BEGIN

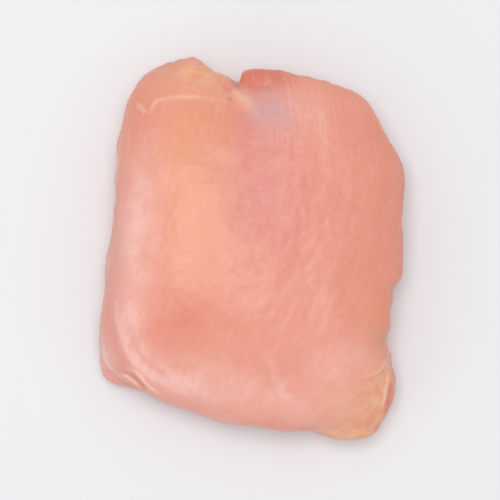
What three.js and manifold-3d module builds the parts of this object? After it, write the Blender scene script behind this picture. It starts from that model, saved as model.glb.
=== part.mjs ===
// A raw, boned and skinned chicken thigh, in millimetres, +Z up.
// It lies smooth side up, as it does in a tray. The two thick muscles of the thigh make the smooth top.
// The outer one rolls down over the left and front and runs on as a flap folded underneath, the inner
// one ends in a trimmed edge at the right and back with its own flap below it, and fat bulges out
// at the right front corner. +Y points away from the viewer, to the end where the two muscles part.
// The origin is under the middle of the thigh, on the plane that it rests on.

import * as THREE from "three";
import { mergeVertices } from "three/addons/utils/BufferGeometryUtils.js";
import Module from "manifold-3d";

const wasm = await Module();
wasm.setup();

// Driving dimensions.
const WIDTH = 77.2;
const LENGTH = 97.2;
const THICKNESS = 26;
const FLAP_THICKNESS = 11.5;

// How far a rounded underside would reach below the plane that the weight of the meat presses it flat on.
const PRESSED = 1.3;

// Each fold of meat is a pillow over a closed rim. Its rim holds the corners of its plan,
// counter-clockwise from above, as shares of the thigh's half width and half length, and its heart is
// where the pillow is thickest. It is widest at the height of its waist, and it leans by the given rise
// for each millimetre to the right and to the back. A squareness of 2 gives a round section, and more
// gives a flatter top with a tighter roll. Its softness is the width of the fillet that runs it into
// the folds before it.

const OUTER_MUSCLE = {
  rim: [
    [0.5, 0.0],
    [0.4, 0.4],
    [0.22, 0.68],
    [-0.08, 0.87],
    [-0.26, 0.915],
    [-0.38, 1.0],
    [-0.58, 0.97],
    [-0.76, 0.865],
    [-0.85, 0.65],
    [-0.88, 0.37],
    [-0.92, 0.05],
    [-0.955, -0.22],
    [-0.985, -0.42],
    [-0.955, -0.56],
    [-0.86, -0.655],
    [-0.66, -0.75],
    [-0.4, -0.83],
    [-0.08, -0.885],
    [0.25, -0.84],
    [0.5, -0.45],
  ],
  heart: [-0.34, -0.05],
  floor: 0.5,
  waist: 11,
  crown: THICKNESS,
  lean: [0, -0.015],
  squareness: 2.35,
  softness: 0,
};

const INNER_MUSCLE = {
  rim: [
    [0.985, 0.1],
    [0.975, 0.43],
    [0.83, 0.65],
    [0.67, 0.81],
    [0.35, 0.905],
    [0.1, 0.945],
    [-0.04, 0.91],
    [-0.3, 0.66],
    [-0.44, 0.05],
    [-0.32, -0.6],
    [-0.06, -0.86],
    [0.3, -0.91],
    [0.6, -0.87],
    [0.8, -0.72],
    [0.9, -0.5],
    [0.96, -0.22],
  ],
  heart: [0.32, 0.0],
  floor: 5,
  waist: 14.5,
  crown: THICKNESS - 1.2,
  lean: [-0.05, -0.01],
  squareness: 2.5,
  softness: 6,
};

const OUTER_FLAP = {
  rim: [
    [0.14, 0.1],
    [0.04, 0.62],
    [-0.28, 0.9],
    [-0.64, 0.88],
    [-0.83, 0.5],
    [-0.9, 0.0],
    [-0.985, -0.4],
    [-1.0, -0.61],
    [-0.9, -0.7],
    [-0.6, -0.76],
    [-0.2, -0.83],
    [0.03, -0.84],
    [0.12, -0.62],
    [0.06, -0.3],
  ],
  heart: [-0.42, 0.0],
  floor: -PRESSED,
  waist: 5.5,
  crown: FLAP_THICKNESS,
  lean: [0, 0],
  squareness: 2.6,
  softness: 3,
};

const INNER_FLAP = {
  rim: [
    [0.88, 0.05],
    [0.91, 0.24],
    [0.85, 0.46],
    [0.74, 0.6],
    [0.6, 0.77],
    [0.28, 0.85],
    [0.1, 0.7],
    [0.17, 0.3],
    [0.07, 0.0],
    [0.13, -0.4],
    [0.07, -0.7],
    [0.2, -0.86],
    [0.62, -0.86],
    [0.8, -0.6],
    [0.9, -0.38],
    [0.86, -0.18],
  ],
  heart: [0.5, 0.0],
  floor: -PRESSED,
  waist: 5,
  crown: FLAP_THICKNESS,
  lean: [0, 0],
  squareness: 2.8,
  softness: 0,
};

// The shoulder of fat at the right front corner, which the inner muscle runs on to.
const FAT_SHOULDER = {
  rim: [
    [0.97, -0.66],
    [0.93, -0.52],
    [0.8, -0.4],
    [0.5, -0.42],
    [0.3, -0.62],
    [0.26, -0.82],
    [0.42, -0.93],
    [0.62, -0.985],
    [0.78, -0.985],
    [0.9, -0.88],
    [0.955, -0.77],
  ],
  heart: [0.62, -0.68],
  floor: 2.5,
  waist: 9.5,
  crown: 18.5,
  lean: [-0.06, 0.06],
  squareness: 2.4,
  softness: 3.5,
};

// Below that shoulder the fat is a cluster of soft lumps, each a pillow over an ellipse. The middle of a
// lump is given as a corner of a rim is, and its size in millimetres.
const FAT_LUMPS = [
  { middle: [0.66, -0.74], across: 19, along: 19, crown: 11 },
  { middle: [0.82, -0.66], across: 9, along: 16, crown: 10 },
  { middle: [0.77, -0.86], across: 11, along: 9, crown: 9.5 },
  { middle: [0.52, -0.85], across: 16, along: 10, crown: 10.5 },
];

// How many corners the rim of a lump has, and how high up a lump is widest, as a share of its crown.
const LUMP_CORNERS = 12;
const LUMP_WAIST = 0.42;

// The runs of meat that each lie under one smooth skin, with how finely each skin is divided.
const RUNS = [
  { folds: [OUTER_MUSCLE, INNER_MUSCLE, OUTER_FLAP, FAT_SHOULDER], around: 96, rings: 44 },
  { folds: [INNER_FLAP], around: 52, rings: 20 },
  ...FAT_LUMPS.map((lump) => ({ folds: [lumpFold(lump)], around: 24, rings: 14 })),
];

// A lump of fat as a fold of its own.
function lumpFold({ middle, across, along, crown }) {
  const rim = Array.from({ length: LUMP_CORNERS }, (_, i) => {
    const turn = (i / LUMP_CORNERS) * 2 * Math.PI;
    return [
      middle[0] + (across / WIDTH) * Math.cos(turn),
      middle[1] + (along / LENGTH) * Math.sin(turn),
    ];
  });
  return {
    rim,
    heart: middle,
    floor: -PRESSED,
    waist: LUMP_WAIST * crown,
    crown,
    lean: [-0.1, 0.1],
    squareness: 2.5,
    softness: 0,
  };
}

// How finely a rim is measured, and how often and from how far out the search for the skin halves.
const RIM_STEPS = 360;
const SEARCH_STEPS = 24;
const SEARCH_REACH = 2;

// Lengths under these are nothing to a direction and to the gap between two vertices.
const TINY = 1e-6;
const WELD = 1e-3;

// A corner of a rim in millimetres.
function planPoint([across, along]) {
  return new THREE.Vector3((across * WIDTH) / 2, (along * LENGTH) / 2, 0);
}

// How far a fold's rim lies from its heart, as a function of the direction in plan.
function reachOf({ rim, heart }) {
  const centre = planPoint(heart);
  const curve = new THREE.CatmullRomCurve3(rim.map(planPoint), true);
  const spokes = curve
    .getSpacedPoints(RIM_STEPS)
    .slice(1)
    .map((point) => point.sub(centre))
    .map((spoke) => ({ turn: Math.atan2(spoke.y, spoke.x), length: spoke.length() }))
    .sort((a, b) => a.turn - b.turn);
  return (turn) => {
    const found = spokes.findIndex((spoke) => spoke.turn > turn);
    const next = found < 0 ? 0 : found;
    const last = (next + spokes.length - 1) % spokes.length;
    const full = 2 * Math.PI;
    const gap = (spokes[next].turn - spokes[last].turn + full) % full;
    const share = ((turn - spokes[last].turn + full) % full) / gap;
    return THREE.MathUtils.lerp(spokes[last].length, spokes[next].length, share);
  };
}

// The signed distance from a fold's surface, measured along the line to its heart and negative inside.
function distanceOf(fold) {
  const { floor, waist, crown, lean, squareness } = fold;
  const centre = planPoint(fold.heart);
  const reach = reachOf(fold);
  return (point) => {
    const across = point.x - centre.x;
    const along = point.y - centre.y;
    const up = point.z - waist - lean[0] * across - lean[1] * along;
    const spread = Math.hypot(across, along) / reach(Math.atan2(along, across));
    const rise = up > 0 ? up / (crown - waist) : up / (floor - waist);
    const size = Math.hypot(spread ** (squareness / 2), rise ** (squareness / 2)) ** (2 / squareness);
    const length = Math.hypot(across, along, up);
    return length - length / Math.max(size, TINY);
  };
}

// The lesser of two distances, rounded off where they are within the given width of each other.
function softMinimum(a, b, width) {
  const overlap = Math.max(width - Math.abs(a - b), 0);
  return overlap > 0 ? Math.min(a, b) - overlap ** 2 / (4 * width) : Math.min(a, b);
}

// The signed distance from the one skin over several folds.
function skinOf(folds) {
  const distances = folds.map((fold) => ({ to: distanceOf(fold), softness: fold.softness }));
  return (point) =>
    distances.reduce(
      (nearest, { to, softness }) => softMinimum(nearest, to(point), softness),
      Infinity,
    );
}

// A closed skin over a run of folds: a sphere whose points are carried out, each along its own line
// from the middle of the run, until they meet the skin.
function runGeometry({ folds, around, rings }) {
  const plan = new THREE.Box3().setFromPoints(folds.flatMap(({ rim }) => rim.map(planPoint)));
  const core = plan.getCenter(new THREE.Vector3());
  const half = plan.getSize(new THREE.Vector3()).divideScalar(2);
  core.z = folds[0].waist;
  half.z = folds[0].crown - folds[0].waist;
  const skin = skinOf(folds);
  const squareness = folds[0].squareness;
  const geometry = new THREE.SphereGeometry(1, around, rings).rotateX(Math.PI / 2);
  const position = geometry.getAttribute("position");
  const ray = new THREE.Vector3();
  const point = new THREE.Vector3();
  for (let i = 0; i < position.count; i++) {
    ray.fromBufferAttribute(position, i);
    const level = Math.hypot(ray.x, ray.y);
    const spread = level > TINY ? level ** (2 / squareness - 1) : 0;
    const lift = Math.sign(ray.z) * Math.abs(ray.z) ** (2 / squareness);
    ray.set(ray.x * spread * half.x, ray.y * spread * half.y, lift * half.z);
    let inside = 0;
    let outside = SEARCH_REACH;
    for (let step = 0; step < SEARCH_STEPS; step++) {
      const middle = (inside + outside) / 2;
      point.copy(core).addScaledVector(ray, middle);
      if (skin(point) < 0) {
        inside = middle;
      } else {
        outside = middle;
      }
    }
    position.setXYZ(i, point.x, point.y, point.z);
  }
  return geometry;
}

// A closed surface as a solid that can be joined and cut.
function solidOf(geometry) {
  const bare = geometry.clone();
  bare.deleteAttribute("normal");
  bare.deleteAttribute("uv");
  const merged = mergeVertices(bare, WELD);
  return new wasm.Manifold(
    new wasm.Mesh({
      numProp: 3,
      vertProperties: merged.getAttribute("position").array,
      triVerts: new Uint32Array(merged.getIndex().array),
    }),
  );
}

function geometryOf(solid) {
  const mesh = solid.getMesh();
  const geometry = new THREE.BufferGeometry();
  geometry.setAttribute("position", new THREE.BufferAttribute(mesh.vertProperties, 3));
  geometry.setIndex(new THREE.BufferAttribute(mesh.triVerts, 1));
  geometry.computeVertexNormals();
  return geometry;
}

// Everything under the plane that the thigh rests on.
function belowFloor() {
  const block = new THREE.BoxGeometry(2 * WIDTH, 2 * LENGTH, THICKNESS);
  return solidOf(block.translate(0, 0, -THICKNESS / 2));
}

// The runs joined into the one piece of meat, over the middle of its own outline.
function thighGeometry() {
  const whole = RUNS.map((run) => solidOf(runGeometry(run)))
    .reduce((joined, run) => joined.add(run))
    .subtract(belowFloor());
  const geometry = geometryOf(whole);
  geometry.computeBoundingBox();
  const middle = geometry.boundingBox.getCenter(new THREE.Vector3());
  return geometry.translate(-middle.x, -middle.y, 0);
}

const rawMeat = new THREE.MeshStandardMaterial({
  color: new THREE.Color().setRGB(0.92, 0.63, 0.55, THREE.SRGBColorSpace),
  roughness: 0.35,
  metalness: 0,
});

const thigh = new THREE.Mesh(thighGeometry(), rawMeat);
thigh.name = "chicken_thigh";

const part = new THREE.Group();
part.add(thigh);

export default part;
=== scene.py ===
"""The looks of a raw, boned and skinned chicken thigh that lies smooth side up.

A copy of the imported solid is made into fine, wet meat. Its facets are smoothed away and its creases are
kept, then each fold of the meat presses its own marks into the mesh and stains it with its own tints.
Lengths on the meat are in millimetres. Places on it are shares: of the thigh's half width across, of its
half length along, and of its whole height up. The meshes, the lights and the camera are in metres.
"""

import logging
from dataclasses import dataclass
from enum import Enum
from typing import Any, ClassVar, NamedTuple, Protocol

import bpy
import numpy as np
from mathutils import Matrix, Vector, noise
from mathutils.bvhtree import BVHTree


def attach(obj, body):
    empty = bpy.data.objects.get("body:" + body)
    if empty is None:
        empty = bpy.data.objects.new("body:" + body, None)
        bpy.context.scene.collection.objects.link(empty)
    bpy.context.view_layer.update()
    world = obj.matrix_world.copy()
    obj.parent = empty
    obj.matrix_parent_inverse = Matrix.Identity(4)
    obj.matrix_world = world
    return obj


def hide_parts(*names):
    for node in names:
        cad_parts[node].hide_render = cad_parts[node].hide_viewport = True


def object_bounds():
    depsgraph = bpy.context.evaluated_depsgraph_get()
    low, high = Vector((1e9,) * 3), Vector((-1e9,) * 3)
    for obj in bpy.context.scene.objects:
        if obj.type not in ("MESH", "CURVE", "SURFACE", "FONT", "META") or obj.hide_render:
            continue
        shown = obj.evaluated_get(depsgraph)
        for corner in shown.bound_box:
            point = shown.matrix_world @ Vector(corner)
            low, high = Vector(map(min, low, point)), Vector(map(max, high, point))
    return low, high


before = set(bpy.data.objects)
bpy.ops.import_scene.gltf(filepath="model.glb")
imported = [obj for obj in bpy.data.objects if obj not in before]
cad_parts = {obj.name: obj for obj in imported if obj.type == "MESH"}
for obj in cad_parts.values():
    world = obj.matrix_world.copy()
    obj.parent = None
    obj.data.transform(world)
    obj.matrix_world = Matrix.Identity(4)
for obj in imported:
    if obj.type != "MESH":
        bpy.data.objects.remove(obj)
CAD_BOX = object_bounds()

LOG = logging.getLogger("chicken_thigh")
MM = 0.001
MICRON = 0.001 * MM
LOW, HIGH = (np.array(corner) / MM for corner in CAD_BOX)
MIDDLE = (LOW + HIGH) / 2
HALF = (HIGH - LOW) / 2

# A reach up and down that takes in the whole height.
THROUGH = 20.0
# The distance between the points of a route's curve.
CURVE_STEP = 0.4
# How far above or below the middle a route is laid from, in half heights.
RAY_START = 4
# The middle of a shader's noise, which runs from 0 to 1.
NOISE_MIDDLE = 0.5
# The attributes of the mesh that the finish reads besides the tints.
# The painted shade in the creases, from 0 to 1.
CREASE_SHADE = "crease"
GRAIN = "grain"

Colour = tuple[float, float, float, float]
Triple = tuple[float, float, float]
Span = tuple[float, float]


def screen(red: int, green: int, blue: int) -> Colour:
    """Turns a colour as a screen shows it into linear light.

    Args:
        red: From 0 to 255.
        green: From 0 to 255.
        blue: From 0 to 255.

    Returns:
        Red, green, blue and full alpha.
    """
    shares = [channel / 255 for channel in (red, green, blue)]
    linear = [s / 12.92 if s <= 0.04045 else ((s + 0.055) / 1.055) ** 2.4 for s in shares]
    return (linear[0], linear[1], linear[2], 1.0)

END

- What the task requires
Repeat the material word for word from its opening line up to and including the line containing "const PRESSED = 1.3;".

- Output
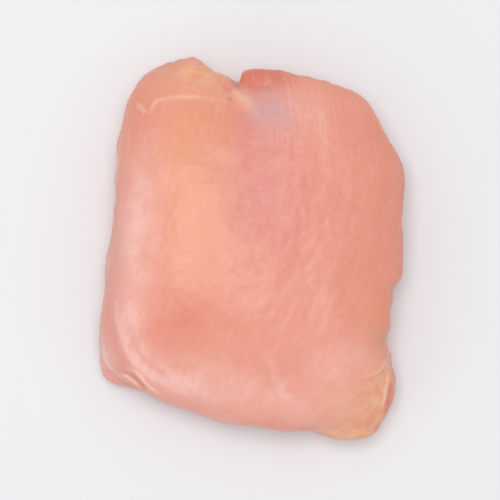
What three.js and manifold-3d module builds the parts of this object? After it, write the Blender scene script behind this picture. It starts from that model, saved as model.glb.
=== part.mjs ===
// A raw, boned and skinned chicken thigh, in millimetres, +Z up.
// It lies smooth side up, as it does in a tray. The two thick muscles of the thigh make the smooth top.
// The outer one rolls down over the left and front and runs on as a flap folded underneath, the inner
// one ends in a trimmed edge at the right and back with its own flap below it, and fat bulges out
// at the right front corner. +Y points away from the viewer, to the end where the two muscles part.
// The origin is under the middle of the thigh, on the plane that it rests on.

import * as THREE from "three";
import { mergeVertices } from "three/addons/utils/BufferGeometryUtils.js";
import Module from "manifold-3d";

const wasm = await Module();
wasm.setup();

// Driving dimensions.
const WIDTH = 77.2;
const LENGTH = 97.2;
const THICKNESS = 26;
const FLAP_THICKNESS = 11.5;

// How far a rounded underside would reach below the plane that the weight of the meat presses it flat on.
const PRESSED = 1.3;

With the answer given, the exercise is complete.